Fixed price, time and materials, or a phased engagement?

Fixed-price delivery can suit a tightly defined project with stable acceptance criteria. If requirements will evolve after users see working software, a phased or time-and-materials model is often more honest. It lets the team prioritise evidence and stop investing in low-value features. Whichever model you choose, insist on transparent assumptions, a clear change process, regular demonstrations and decision points where the business can continue, adjust or pause.

Budget for the total cost of ownership

The initial build is only one part of the business case. Include cloud hosting, software licences, monitoring, support, security updates, backups, incident response and future enhancements. Internal staff also need time for decisions, data preparation, user testing and adoption. Clean architecture, automated tests and useful documentation can increase the build budget but reduce the long-term cost and risk of owning the product.

How to get a reliable custom software estimate

Begin with the commercial outcome, the people affected and the measurable cost of the current problem. Separate essential first-release workflows from ideas that can wait. Share constraints such as deadlines, budget range, existing technology and compliance requirements. A short discovery phase should test risky assumptions and produce a prioritised roadmap, solution outline and range-based estimate. That evidence makes supplier proposals easier to compare and gives leadership a defensible investment decision.

A practical decision framework

Good technology decisions combine business context, evidence and accountable ownership.

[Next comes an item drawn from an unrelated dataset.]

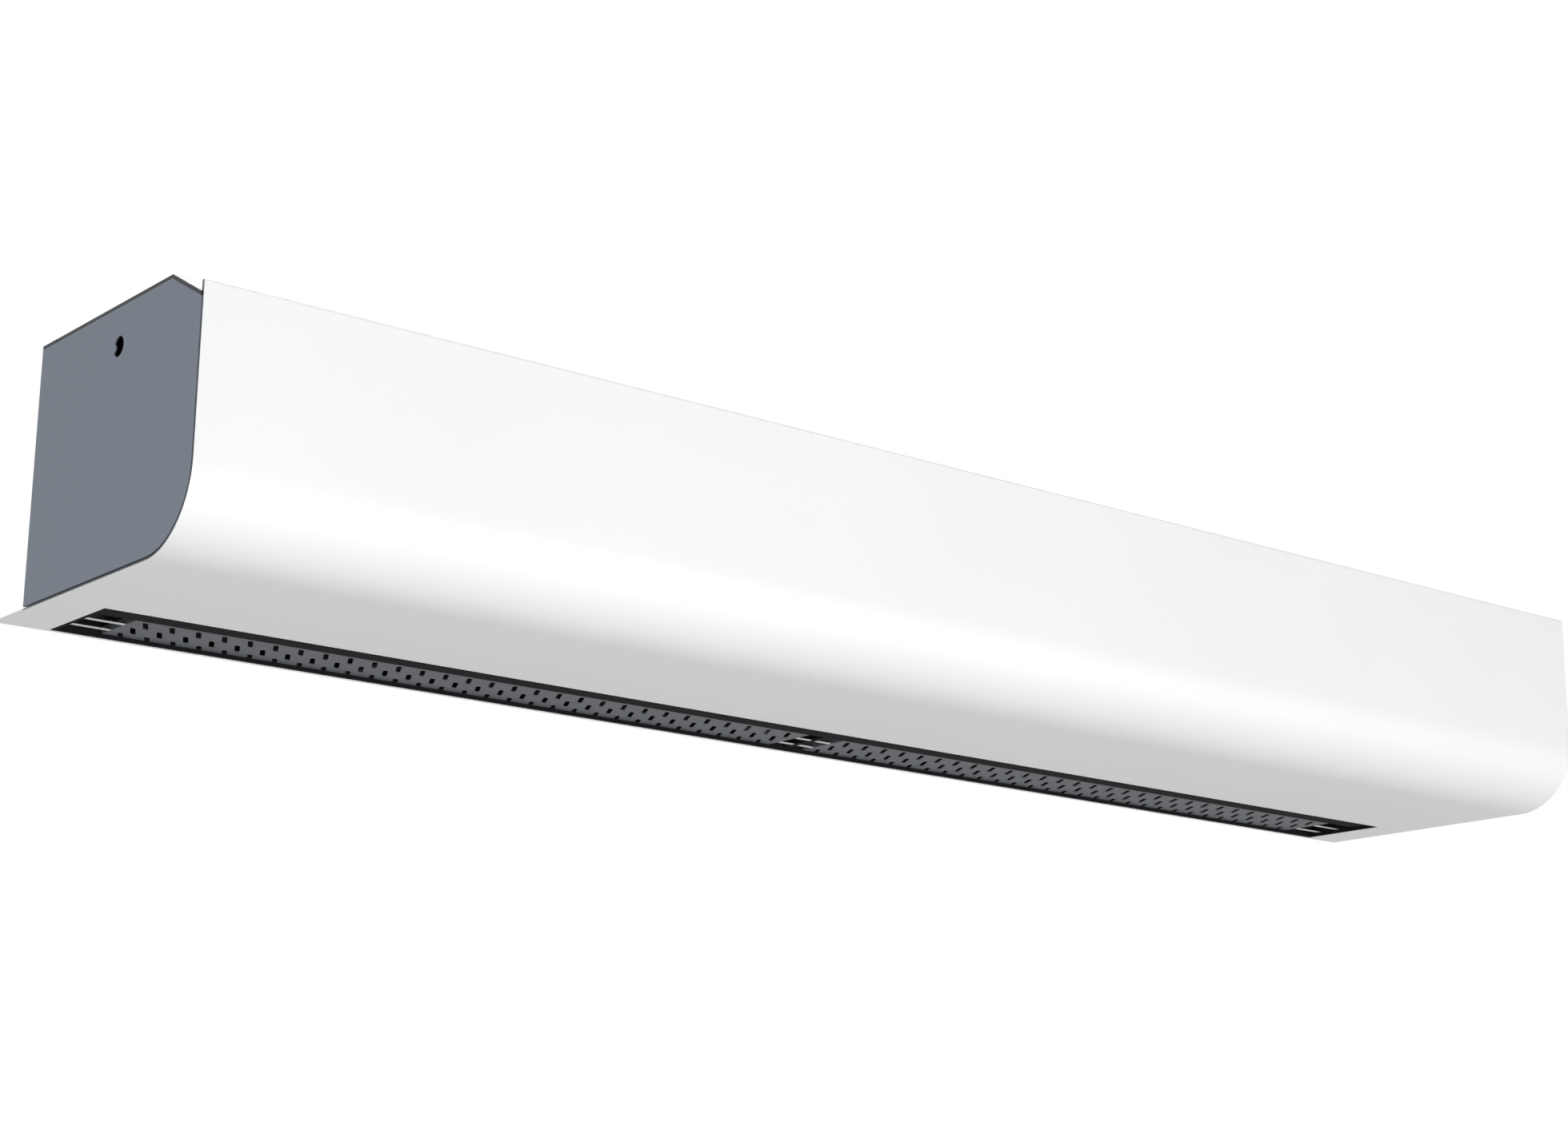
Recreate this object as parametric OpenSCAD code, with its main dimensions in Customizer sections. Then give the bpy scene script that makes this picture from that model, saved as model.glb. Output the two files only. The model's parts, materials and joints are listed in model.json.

Avoid treating how much does custom software development cost in the uk? as a one-off technical purchase. First agree the outcome, current baseline and constraints. Then compare realistic options, including the option to make no immediate change. Record assumptions and decide what evidence would cause the plan to change. This creates a decision that colleagues can understand and revisit as the organisation evolves.

Questions to ask before committing

Ask who benefits, which risks matter most, what must remain operational and how success will be measured. Confirm who will own implementation and ongoing operation, not only who approves the budget. Request evidence behind cost, schedule and performance claims. Finally, identify an early decision point where progress can be reviewed before the largest commitment is made. These questions expose uncertainty without allowing analysis to delay every useful action.

A practical action plan

  1. Step 1: Quantify the current cost of manual work, errors, delays and missed opportunities.
  2. Step 2: Describe the smallest useful release and the users it must serve.
  3. Step 3: List integrations, data migration needs, security obligations and operational constraints.
  4. Step 4: Ask suppliers to expose assumptions, exclusions, team roles and ongoing costs.
  5. Step 5: Fund discovery before committing the full delivery budget.

Sequence these actions according to risk and value rather than attempting everything simultaneously. Assign a named owner and target date to each next step, and capture decisions in language that business and technical stakeholders can both understand. Review progress regularly, verify that changes produced the intended outcome and adjust the roadmap when new evidence appears. This disciplined loop is more valuable than a perfect-looking plan that nobody maintains.

How to measure success

Before acting on how much does custom software development cost in the uk?, agree a small set of measures that connect the work to business performance. Useful measures may cover customer experience, staff time, reliability, risk, delivery speed and total cost. Record a baseline and the source of each measure so later comparisons are credible. Avoid relying only on activity measures such as tasks completed or meetings held; they show effort, not whether the organisation is better off.

Combine leading indicators, which reveal whether the change is progressing, with outcome indicators that confirm value after implementation. Review unintended effects as well as the intended benefit. A saving that creates more incidents, or a faster release that increases support demand, is not a complete success. Set a review date, assign an owner and decide in advance what result would justify continuing, changing course or stopping. This keeps investment tied to evidence rather than momentum.

Common mistakes to avoid

A common mistake is starting with a preferred product, supplier or technical answer before agreeing the problem. Another is underestimating operational ownership after the initial project. Decisions made only by technical teams may miss commercial constraints, while decisions made without technical evidence can create avoidable risk. Bring the right people together early, document assumptions and make dependencies visible before they become expensive surprises.

Do not confuse a large plan with a mature plan. Ambitious programmes often fail because they attempt too much before proving the approach. Start with a bounded, valuable step, protect day-to-day operations and make learning explicit. Equally, avoid postponing action indefinitely in search of certainty. The aim is to make the next responsible decision with the evidence available, then improve that decision as real results and new information emerge.

Finally, treat communication and adoption as part of the work. People affected by a change need to understand why it is happening, what will be different and where to raise concerns. Include training, support and feedback in the plan, and give operational teams enough time to prepare. A technically sound decision can still fail when ownership is unclear or users are surprised. Visible sponsorship and honest updates help turn a recommendation into a lasting improvement.

How Yoprel can help

Yoprel helps UK organisations turn complex technology choices into practical, proportionate action. We combine business-focused discovery with hands-on experience across software, cloud, cyber security, hosting and technology leadership. Our approach is to clarify the outcome, make trade-offs visible and create a roadmap your team can own. Where delivery support is useful, we focus on measurable progress, knowledge transfer and solutions that remain manageable after the initial engagement.

Frequently asked questions

Common questions

Can custom software be delivered for less than £25,000?

Yes. A prototype, automation or tightly scoped internal tool may cost less when workflows, integrations and risks are limited. Validate that the quote includes testing, deployment and handover.

How long does custom software development take?

A useful first release often takes three to six months. Complex platforms can take longer and should usually be delivered as a sequence of valuable releases.

Should we choose the cheapest software development quote?

Not automatically. Compare scope, assumptions, team quality, security, support and likely total cost of ownership as well as the headline figure.